Adding the coefficients of $\overset{\wedge }{\mathop{i}}\,$ of a, b and c together we get,
\[\begin{align}
  & \overset{\wedge }{\mathop{i}}\,-2\overset{\wedge }{\mathop{i}}\,+\overset{\wedge }{\mathop{i}}\, \\
 & =2\overset{\wedge }{\mathop{i}}\,-2\overset{\wedge }{\mathop{i}}\, \\
 & =0.\overset{\wedge }{\mathop{i}}\, \\
\end{align}\]
Adding the coefficients of $\overset{\wedge }{\mathop{j}}\,$ of a, b and c together we get,
\[\begin{align}
  & -2\overset{\wedge }{\mathop{j}}\,+4\overset{\wedge }{\mathop{j}}\,-6\overset{\wedge }{\mathop{j}}\, \\
 & =4\overset{\wedge }{\mathop{j}}\,-8\overset{\wedge }{\mathop{j}}\, \\
 & =-4\overset{\wedge }{\mathop{j}}\, \\
\end{align}\]
Adding the coefficients of $\overset{\wedge }{\mathop{k}}\,$ of a, b and c together we get,
\[\begin{align}
  & \overset{\wedge }{\mathop{k}}\,+5\overset{\wedge }{\mathop{k}}\,-7\overset{\wedge }{\mathop{k}}\, \\
 & =6\overset{\wedge }{\mathop{k}}\,-7\overset{\wedge }{\mathop{k}}\, \\
 & =-\overset{\wedge }{\mathop{k}}\, \\
\end{align}\]
Now, adding all the three unit vectors that we have solved above we get,
\[\begin{align}
  & 0-4\overset{\wedge }{\mathop{j}}\,-\overset{\wedge }{\mathop{k}}\, \\
 & =-4\overset{\wedge }{\mathop{j}}\,-\overset{\wedge }{\mathop{k}}\, \\
\end{align}\]

Hence, we have got the addition of three vectors a, b and c as:
\[-4\overset{\wedge }{\mathop{j}}\,-\overset{\wedge }{\mathop{k}}\,\]

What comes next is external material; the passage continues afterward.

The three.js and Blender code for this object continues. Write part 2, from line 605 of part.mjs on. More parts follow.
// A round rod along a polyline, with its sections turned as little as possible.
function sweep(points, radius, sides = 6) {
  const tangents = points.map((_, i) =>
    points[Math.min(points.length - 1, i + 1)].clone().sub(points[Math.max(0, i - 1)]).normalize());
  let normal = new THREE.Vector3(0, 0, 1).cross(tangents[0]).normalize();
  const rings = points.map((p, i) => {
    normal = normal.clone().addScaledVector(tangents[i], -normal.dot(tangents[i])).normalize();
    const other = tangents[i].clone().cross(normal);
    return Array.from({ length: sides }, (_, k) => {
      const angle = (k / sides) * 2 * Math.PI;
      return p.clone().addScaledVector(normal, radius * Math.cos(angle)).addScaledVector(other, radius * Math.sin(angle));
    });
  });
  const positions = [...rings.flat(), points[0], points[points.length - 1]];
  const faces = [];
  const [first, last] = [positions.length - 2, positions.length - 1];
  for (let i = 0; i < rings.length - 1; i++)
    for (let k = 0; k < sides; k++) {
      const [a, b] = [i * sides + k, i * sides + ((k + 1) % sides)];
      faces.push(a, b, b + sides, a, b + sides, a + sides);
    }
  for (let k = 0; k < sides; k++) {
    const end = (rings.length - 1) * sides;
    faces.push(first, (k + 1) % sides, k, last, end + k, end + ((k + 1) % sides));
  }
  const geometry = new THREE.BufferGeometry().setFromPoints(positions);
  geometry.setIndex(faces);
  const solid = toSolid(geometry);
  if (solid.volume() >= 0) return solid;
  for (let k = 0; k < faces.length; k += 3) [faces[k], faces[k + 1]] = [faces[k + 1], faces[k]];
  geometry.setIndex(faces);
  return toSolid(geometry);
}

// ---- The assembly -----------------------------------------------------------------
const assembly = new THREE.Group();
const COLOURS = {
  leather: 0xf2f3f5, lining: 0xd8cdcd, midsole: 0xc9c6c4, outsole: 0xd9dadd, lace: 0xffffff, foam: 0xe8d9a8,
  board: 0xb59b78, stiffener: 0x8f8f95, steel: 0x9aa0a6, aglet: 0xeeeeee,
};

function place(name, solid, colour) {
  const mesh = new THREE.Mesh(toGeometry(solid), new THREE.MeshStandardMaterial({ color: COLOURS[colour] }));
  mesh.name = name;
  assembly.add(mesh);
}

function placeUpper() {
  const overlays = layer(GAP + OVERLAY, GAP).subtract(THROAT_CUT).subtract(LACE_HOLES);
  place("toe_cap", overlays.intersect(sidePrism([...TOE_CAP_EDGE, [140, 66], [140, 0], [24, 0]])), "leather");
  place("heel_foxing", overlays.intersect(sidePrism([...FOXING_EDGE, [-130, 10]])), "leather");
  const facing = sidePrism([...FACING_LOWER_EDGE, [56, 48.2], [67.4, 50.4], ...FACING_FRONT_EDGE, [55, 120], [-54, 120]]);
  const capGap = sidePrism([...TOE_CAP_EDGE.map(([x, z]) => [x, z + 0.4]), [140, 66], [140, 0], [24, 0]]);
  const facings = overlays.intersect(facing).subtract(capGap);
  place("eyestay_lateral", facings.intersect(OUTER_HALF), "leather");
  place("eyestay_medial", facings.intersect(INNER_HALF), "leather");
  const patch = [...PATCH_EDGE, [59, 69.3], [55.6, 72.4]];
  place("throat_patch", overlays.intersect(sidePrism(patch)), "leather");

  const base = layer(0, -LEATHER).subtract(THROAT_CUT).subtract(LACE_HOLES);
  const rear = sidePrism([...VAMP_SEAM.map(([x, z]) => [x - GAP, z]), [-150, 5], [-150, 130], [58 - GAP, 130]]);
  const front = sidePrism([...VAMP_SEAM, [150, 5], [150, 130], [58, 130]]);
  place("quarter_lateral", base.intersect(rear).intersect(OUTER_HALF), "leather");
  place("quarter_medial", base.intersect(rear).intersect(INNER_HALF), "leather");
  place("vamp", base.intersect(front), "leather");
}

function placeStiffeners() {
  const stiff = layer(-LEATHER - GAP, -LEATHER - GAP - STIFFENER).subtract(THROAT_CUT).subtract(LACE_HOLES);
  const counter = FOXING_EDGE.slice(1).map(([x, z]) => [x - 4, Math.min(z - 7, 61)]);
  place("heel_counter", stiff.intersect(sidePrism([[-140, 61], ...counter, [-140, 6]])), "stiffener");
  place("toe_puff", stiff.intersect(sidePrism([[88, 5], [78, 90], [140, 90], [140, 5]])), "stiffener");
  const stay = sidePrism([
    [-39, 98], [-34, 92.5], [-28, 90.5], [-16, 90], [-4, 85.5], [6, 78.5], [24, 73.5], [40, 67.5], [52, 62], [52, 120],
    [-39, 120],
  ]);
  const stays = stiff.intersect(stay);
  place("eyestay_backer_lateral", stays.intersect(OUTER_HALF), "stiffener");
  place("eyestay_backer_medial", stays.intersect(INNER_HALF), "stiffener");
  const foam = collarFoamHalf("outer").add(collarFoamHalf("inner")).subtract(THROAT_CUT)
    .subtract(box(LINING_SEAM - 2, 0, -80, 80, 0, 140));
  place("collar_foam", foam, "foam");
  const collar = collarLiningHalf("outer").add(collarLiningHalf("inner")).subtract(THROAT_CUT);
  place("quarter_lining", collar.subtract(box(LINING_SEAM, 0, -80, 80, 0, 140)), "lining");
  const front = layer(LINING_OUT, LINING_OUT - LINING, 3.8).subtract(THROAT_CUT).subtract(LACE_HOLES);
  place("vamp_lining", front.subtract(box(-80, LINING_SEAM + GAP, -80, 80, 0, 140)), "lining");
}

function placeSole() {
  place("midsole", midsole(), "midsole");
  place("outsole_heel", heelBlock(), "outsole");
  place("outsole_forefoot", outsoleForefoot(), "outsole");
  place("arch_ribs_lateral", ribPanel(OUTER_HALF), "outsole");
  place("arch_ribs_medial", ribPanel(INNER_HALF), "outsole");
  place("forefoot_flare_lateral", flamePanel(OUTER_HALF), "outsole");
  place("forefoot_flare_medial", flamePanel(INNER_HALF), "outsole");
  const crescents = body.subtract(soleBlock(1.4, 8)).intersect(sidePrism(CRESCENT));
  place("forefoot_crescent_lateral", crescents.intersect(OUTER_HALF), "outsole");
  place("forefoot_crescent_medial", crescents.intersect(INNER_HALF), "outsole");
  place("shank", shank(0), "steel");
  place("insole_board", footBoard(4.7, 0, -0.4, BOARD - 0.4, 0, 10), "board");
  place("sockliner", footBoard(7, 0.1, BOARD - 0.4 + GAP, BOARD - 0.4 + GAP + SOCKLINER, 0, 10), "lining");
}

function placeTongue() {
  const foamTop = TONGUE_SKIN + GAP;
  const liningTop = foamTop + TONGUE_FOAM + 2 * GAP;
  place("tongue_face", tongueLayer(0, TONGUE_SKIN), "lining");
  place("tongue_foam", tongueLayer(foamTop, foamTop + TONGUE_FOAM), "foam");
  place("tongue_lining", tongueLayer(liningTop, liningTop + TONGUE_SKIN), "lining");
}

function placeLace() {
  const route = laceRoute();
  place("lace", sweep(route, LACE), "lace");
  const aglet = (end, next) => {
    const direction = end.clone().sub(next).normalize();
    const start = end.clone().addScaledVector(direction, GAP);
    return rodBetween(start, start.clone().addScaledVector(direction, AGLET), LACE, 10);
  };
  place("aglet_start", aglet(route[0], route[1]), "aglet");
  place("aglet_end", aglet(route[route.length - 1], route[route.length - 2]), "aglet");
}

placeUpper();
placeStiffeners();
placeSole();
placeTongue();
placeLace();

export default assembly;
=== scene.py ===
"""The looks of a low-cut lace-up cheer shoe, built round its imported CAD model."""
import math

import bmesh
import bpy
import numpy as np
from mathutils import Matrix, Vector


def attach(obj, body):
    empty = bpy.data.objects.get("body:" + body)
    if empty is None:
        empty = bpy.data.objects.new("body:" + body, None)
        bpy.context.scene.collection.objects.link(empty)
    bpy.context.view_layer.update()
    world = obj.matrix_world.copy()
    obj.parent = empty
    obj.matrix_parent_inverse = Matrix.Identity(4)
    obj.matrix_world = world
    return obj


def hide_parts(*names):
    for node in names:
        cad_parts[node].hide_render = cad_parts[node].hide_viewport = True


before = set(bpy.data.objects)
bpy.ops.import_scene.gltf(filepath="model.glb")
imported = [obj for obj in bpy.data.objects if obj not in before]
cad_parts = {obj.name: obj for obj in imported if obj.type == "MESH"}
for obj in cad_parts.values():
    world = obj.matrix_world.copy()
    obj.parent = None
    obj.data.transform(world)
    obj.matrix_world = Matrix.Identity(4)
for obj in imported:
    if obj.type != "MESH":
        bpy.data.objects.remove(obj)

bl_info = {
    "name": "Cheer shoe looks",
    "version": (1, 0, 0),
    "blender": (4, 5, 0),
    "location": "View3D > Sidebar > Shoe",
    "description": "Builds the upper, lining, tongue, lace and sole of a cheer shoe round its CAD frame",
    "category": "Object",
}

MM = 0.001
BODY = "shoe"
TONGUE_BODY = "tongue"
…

Note: While adding the three vectors, the plausible mistake that could happen in solving the above problem is wrongly taking the coefficients of the respective unit vectors. For e.g., while adding the coefficients of $\overset{\wedge }{\mathop{i}}\,$ of a, b and c together, you mistakenly took the coefficients of $\overset{\wedge }{\mathop{j}}\,or \overset{\wedge }{\mathop{k}}\,$ because the way a, b and c vectors are written in the above solution picking the wrong coefficient is pretty high.
The remedy to this problem is writing the three vectors as follows:
\[\begin{align}
  & \overrightarrow{a}=\overset{\wedge }{\mathop{i}}\,-2\overset{\wedge }{\mathop{j}}\,+\overset{\wedge }{\mathop{k}}\,, \\
 & \overrightarrow{b}=\overset{\wedge }{\mathop{-2i}}\,+4\overset{\wedge }{\mathop{j}}\,+5\overset{\wedge }{\mathop{k}}\,, \\
 & \overrightarrow{c}=\overset{\wedge }{\mathop{i}}\,-6\overset{\wedge }{\mathop{j}}\,+-7\overset{\wedge }{\mathop{k}}\, \\
\end{align}\]
Now, you can clearly see the coefficients of the unit vectors and can prevent the wrong picking of the coefficients.